Written problem:
Extract, without alteration, each line from the start of the listing to the line bearing "PAD_ROUND = 2.5 * MM".

--- BEGIN ---

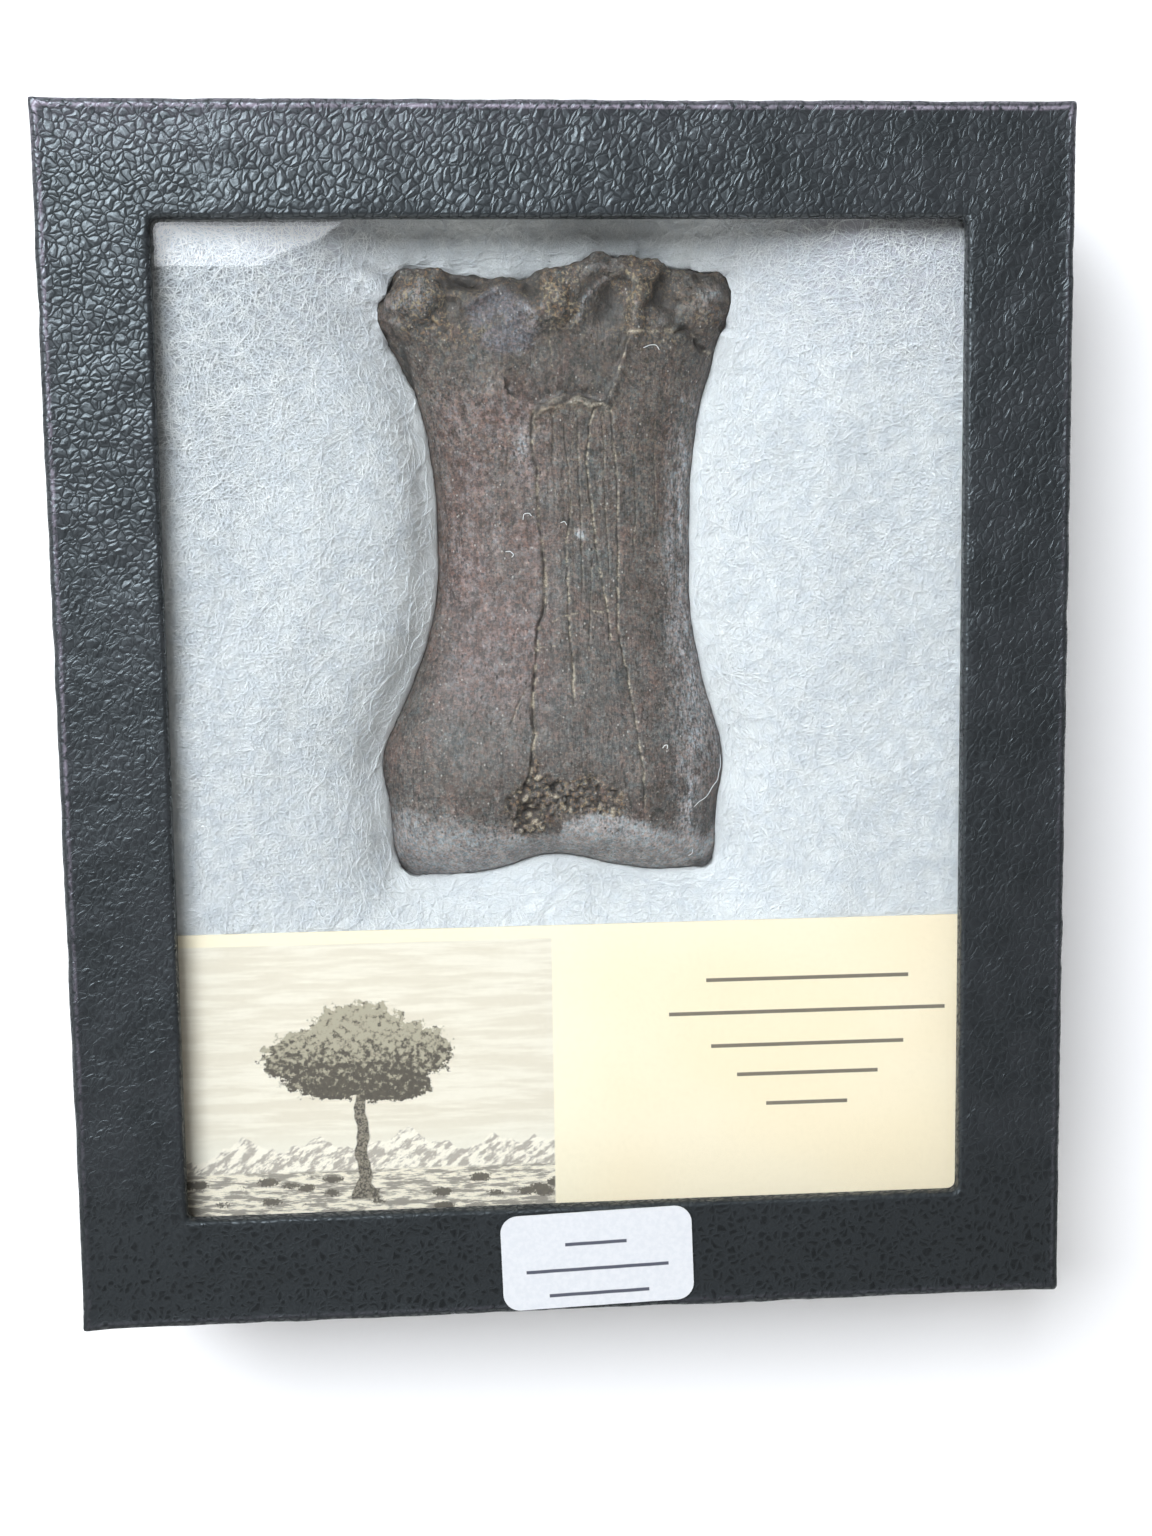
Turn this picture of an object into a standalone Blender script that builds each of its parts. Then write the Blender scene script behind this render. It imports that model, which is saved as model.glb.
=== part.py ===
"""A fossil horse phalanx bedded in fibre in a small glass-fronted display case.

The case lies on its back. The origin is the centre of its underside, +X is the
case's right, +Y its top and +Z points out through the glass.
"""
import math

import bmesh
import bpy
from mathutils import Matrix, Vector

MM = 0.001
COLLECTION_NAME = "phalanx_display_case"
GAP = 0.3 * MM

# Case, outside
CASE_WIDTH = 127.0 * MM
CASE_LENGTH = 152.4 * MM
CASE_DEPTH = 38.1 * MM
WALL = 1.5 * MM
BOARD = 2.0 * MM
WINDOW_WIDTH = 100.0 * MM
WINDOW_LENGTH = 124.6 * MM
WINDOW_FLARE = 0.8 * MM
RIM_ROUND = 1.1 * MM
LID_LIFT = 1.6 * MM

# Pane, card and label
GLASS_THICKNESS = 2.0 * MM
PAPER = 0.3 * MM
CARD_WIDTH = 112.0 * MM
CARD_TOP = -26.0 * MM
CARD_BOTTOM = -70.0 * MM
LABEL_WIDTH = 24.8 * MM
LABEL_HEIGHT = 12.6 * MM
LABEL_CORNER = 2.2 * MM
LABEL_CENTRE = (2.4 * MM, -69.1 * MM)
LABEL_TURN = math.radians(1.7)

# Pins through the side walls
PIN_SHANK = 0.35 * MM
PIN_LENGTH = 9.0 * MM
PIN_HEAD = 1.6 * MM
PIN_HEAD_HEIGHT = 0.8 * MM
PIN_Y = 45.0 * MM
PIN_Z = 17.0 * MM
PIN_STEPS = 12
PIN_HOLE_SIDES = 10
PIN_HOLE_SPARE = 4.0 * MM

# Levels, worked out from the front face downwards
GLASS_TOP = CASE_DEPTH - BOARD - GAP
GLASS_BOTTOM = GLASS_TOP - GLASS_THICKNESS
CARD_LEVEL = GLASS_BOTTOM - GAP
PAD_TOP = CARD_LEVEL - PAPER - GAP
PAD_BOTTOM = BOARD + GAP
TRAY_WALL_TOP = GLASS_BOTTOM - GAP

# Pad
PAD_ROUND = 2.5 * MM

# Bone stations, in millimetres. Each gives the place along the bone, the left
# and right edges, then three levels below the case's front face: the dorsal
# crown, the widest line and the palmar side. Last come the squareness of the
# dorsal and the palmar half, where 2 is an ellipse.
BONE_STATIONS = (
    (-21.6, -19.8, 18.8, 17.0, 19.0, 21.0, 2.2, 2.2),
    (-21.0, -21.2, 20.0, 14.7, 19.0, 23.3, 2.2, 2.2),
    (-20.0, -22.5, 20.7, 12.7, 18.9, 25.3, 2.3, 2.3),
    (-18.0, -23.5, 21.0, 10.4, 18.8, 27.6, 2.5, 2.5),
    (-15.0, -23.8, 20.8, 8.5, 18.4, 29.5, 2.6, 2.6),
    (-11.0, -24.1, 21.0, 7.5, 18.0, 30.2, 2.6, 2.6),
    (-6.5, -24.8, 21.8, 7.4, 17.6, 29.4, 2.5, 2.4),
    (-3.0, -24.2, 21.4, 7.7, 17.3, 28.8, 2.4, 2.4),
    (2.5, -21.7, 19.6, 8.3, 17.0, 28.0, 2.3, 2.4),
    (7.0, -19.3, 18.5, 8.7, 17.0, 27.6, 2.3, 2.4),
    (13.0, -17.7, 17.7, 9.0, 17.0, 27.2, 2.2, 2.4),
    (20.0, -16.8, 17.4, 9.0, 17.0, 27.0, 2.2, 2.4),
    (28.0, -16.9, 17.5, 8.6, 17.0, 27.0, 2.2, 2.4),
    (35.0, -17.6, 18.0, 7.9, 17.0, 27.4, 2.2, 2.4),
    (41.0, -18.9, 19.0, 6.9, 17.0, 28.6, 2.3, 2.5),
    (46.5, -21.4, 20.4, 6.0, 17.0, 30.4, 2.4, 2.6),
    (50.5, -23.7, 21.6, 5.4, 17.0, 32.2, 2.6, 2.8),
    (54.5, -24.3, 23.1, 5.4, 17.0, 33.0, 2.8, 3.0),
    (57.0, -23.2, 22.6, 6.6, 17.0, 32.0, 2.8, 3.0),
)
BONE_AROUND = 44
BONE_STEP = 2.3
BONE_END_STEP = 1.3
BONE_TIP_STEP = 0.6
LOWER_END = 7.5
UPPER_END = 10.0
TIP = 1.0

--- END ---

Task solution:
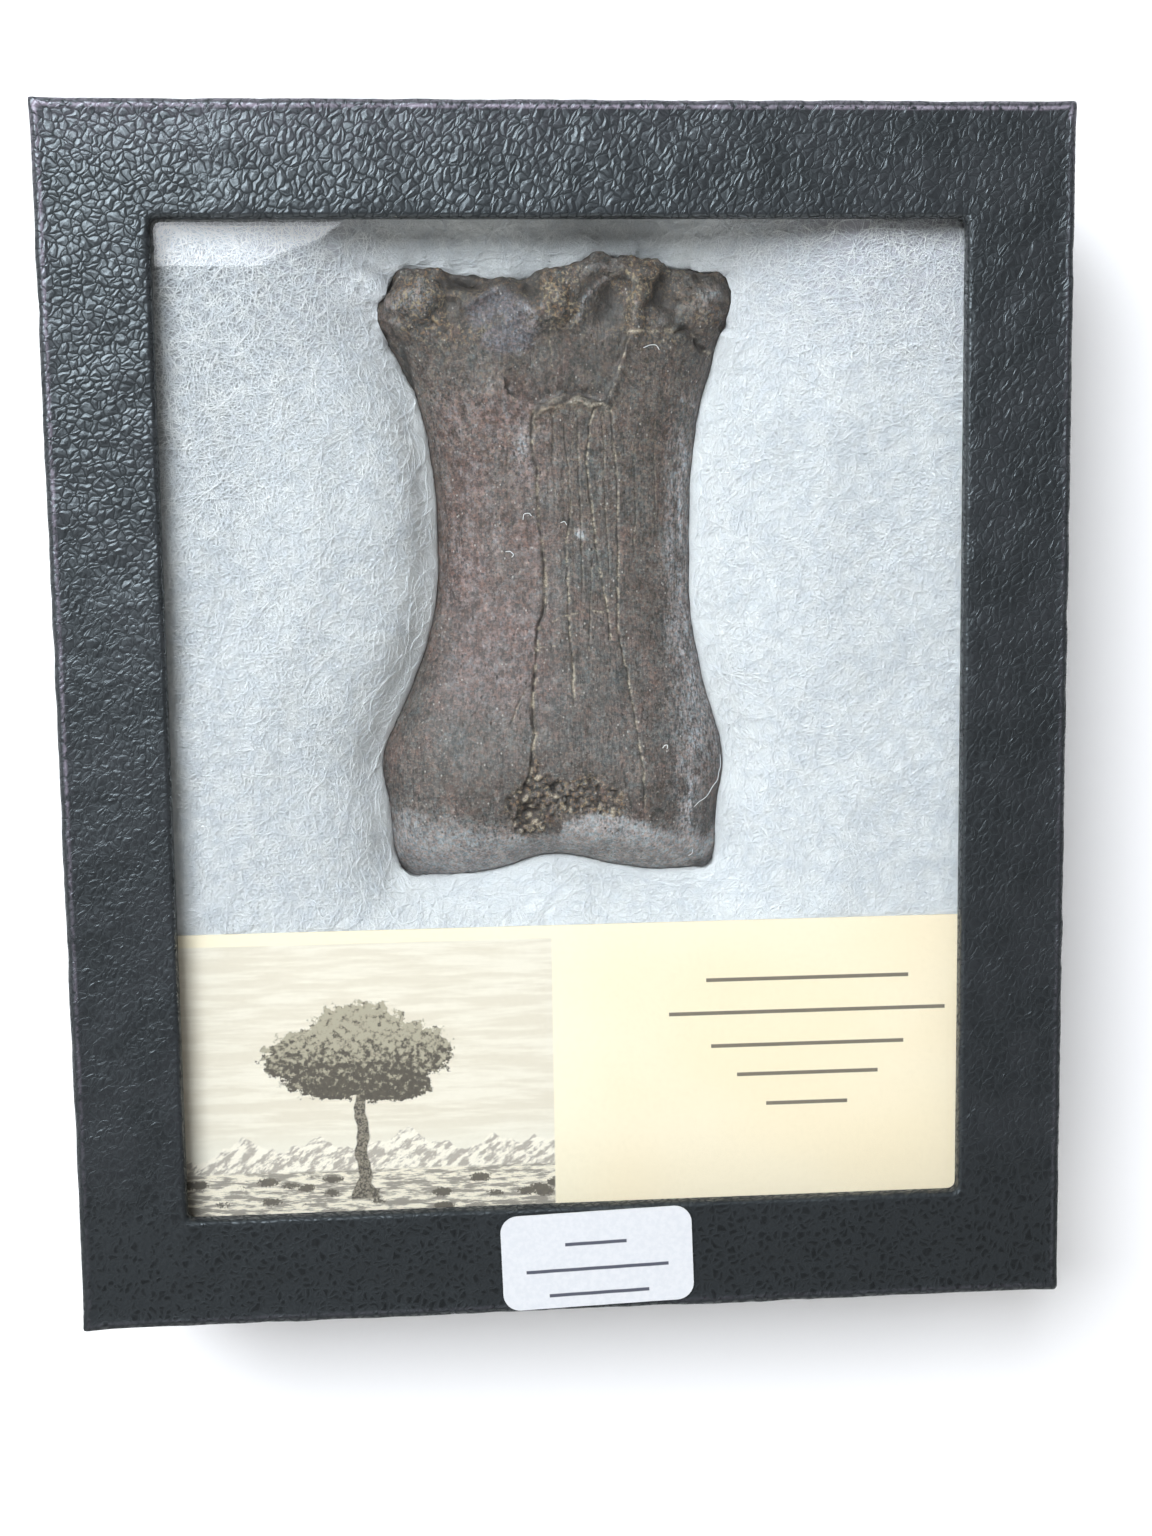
Turn this picture of an object into a standalone Blender script that builds each of its parts. Then write the Blender scene script behind this render. It imports that model, which is saved as model.glb.
=== part.py ===
"""A fossil horse phalanx bedded in fibre in a small glass-fronted display case.

The case lies on its back. The origin is the centre of its underside, +X is the
case's right, +Y its top and +Z points out through the glass.
"""
import math

import bmesh
import bpy
from mathutils import Matrix, Vector

MM = 0.001
COLLECTION_NAME = "phalanx_display_case"
GAP = 0.3 * MM

# Case, outside
CASE_WIDTH = 127.0 * MM
CASE_LENGTH = 152.4 * MM
CASE_DEPTH = 38.1 * MM
WALL = 1.5 * MM
BOARD = 2.0 * MM
WINDOW_WIDTH = 100.0 * MM
WINDOW_LENGTH = 124.6 * MM
WINDOW_FLARE = 0.8 * MM
RIM_ROUND = 1.1 * MM
LID_LIFT = 1.6 * MM

# Pane, card and label
GLASS_THICKNESS = 2.0 * MM
PAPER = 0.3 * MM
CARD_WIDTH = 112.0 * MM
CARD_TOP = -26.0 * MM
CARD_BOTTOM = -70.0 * MM
LABEL_WIDTH = 24.8 * MM
LABEL_HEIGHT = 12.6 * MM
LABEL_CORNER = 2.2 * MM
LABEL_CENTRE = (2.4 * MM, -69.1 * MM)
LABEL_TURN = math.radians(1.7)

# Pins through the side walls
PIN_SHANK = 0.35 * MM
PIN_LENGTH = 9.0 * MM
PIN_HEAD = 1.6 * MM
PIN_HEAD_HEIGHT = 0.8 * MM
PIN_Y = 45.0 * MM
PIN_Z = 17.0 * MM
PIN_STEPS = 12
PIN_HOLE_SIDES = 10
PIN_HOLE_SPARE = 4.0 * MM

# Levels, worked out from the front face downwards
GLASS_TOP = CASE_DEPTH - BOARD - GAP
GLASS_BOTTOM = GLASS_TOP - GLASS_THICKNESS
CARD_LEVEL = GLASS_BOTTOM - GAP
PAD_TOP = CARD_LEVEL - PAPER - GAP
PAD_BOTTOM = BOARD + GAP
TRAY_WALL_TOP = GLASS_BOTTOM - GAP

# Pad
PAD_ROUND = 2.5 * MM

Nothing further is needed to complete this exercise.